Along the undulating trail that winds through the hills and along the shore of Belton Lake, young and old visitors alike are charmed by a host of angels, elves, reindeer and other sights.

Just beyond an arch of Christmas wreaths, Santa and Mrs. Claus exchange kisses. Not far away, penguins celebrate outside their igloo at the North Pole.

As we descend the trail toward lake level, elves can be seen making candy canes at a candy factory before tossing them into Santa’s bag of gifts.

Then, an archway of candy canes, lollipops and bright lights awaits visitors along the trail as it plunges down a steep hill.

As gingerbread men somersault over the road, a gingerbread house pops into view. Beyond is a big Christmas tree topped with a bright star.

As the road curves and drops into the valley below, approaching the lake the view includes an elf vaulting on a trampoline and, on a nearby rooftop, Santa and his reindeer-drawn sleigh land before he darts down the chimney to deposit presents beneath a tree.

At the far side of the valley, beyond a guitar-playing moose, an oasis sits. The star of Bethlehem shines over a manger surrounded by shepherds guarding sheep. Three wise men bearing gifts approach on camels. Mary and Joseph stand watch over the baby Jesus, lying in a manger.

Beyond the nativity scene, huge electronic snowflakes appear to drop from the trees overhead.

And, beyond yet more brightly-flashing wreaths, a restroom stop is available.

Farther along the trail, Santa hits a golf ball out of a sand trap toward hole No. 9, next to a little drummer boy. Past the drummer, an archway and angels heralding “Joy to the World” welcome guests.

Mirroring the caravan of camels, a caravan of mini-vans and pickups cruises by.

A hint of things to come, Santa and Mrs. Claus wave at visitors. Past them, jolly elves and reindeer leap over bright flowers.

Other than being on a military installation, an incongruous sound is heard: the roar of helicopter engines as the machines flitter like dragon flies through the surrounding hills.

Despite the cacophony, another elf rides a tight wire strung between candy canes.

A train of elves trundle along in a handcar behind a train with Santa as the engineer.

Then, as the road curves back to the right, a reindeer conducts a choir of other reindeer as a teddy bear dances.

Winding away from the lake, members of a moose and bear band silently suggest the magic of the jazz era.

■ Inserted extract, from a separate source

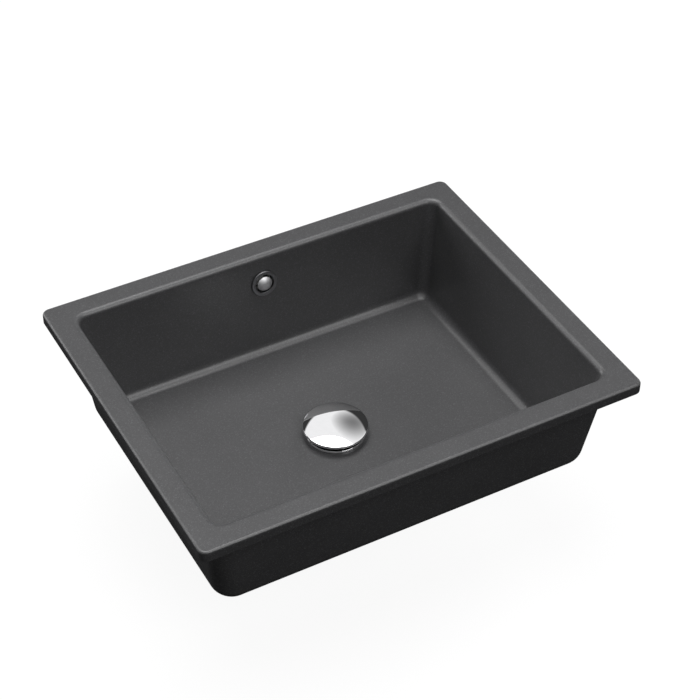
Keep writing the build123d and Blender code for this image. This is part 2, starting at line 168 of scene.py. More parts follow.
class WasteSizes(bpy.types.PropertyGroup):
    """The thread that is cut in the waste fitting's tail."""

    tail: length("Tail", "Diameter of the tail", 0.04191)
    thread_top: length("Thread top", "Depth of the thread's upper end under the rim", 0.1615)
    thread_bottom: length("Thread bottom", "Depth of the tail's lower end under the rim", 0.1945)
    pitch: length("Pitch", "Distance from one turn of the thread to the next", 0.002309)
    groove: length("Groove", "Depth of the thread's groove", 0.0011)
    groove_width: length("Groove width", "Width of the thread's groove", 0.00212428)
    steps: count("Steps", "Divisions of each turn of the thread", 64)


class CapSizes(bpy.types.PropertyGroup):
    """The waste's domed cap."""

    diameter: length("Diameter", "Diameter of the cap", 0.072)
    crown: length("Crown", "Rise of the cap's dome", 0.00375)
    edge: length("Edge", "Height of the cap's edge", 0.003)
    edge_round: length("Edge round", "Rounding of the cap's edge", 0.0013)
    wall: length("Wall", "Thickness of the cap's metal", 0.002)
    boss: length("Boss", "Diameter of the boss under the cap", 0.016)
    thread: length("Thread", "Diameter of the threaded hole in the boss", 0.0081)
    thread_roof: length("Thread roof", "Metal left above the threaded hole", 0.0015)
    steps: count("Steps", "Divisions round the cap", 256)


class Colours(bpy.types.PropertyGroup):
    """The colours and finishes of the pieces."""

    stone: colour("Stone", "Ground colour of the stone composite", (0.105, 0.105, 0.108))
    grain: colour("Grain", "Colour of the composite's pale grains", (0.26, 0.26, 0.27))
    chrome: colour("Chrome", "Colour of the chromed metal", (0.88, 0.88, 0.89))
    satin: colour("Satin chrome", "Colour of the overflow button's dulled chrome", (0.80, 0.80, 0.81))
    # painted shade: the overflow ring's chrome is darkened so that the ring renders dim
    dark_chrome: colour("Dark chrome", "Colour of the overflow ring's dark chrome", (0.28, 0.28, 0.29))
    brass: colour("Brass", "Colour of the bare brass", (0.72, 0.55, 0.28))
    rubber: colour("Rubber", "Colour of the seals", (0.030, 0.030, 0.031))
    white_plastic: colour("White plastic", "Colour of the white moulded parts", (0.78, 0.78, 0.75))
    grey_plastic: colour("Grey plastic", "Colour of the overflow duct", (0.27, 0.28, 0.29))
    steel: colour("Steel", "Colour of the spring's wire", (0.60, 0.61, 0.62))
    stone_roughness: share("Stone roughness", "Roughness of the stone composite", 0.52)
    polish_roughness: share("Polish roughness", "Roughness of the sheen on the polished faces", 0.36)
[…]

Yet another archway proclaims the 12 Days of Christmas. It includes, of course, a partridge in a pear tree, a hen laying, two turtle doves, geese a laying, five golden rings ... maids milking and lords leaping.

At the North Pole rentals, a military Santa shoots elves out of a canon into a duffel bag. Another Santa dunks a basketball and a moose kicks a field goal despite Santa’s unsuccessfully leap to block it.

Other fun displays include a male and bikini-wearing female reindeer soaking in a hot tub.

Nature in Lights can be seen through Jan. 3.

Gate fees are $5 for cars, mini-vans and pickup trucks; $15 for 15-passenger vans, limousines and recreational vehicles; $25 for 24-passenger vans; and $40 for 47-passenger vans or larger buses.

Santa’s Village is open nightly through Dec. 24.